20 thoughts on “Knit the Look: Amazing chalk-stripe pullover

    • I don’t think the one these two are wearing is the Stella McCartney, is it? This one doesn’t seem to have the slashed hem, and the stripes are bolder. I don’t know whose it is …

  1. I immediately thought of knitting a simple black cotton pullover (maybe with Rowan denim) and using a bleach pen to draw the stripes, a la Mason Dixon Kay. Avoiding the whole vertical stripe fiasco, but still getting the look. :-)

  2. Love this sweater, since I am vertically challenged this would help add height to me….but here is yet another way you could knit it in charcoal in the round and then drop every 9th stitch and ladder down and then with a crochet hook, ladder back up using the snowbound…I hope I said that right so you could understand it.

    • Ha! Beware bleach on black cotton. Black dye is not just black, but is made up of lots of colours, and sometimes your bleached stripes will come out orange. It should be fine if you have black denim, but test a swatch before knitting the sweater.

  3. Mmmm, I like those vertical stripes….very “menswear”, and as you said, will always be chic.

    Jorjan’s solution is a good one. Another version of that would be to slip stitch crochet the same row right on top of the knit row. This would give the stripe a slightly raised look. It also gives a little structure and thus works nicely for faux side seams. I don’t know how to post a photo here or I’d show an example….

  4. Or instead of dropping a ladder, you can purl 1 to create a recessed line, and then crochet the line up with the contrast yarn, the stitches will be snuggly nested 😊.

    • That is clever, Cecilia. That way you have the lines placed before doing the slip stitching.
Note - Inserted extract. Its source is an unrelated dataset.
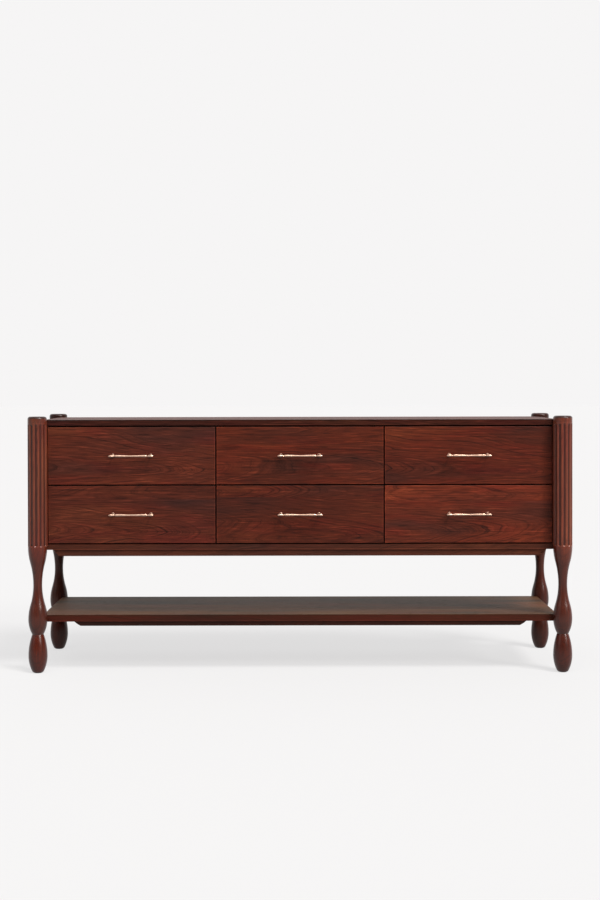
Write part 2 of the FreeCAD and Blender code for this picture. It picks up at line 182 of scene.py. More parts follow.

      As for the slip stitching without planning, this would be a fun thing to do to a sweater already in the closet….hmmm….doing inventory in my mind….;-)

      P.S. the Pinterest link that Julie posted is to a Purl Soho blanket and is the same method I suggested. I knew I had seen it used there but couldn’t nail it down to the project. Their instructions probably include a good tutorial.

    • This is a really good example of the crochet alternative to duplicate stitch, mentioned by Clare above. (Except they’re doing it between two stitches instead of right on top of one.)

      But interestingly, the side seam method they’re using — laddering down one whole column of stitches and then crocheting back up that ladder — is (I think) what Jorjan is suggesting above. Only instead of doing it in the same color, as they’re doing for the side seam, you’d do it in the contrasting color.

      I’d love to hear from Whit why she settled on the two different techniques for that project, rather than using the ladder method for the vertical stripes. Seems like the between-the-rows crochet stripes wind up looking narrower, being squeezed in there, which might have been the reasoning.

      Interesting.

      • The blanket is framed, so I don’t think the ladder (for the stripes) would have worked. Interestingly the photos make it look like she is duplicate stitching the horizontal, but I believe on second read, it looks like she is knitting in the horizontal and slip stitching the vertical (right on top of the stockinette). Again, the frame of the blanket, with hems (and laddering?) for the turned edges, makes it kind of complicated to see. At least to me. ;-)

  5. Instead of straight stranded you could do it in a slip stitch- strand the black and white one row, then slip the white the second row-so when you get to the neckline split you would strand on the right side and slip the white stitches on the wrong side.

  6. I love this post and the comments. Knitting problem-solving and work-arounds are two of my favorite things. I also love vertical stripes, but not stranded knitting, so this is just good through and through! Thank you.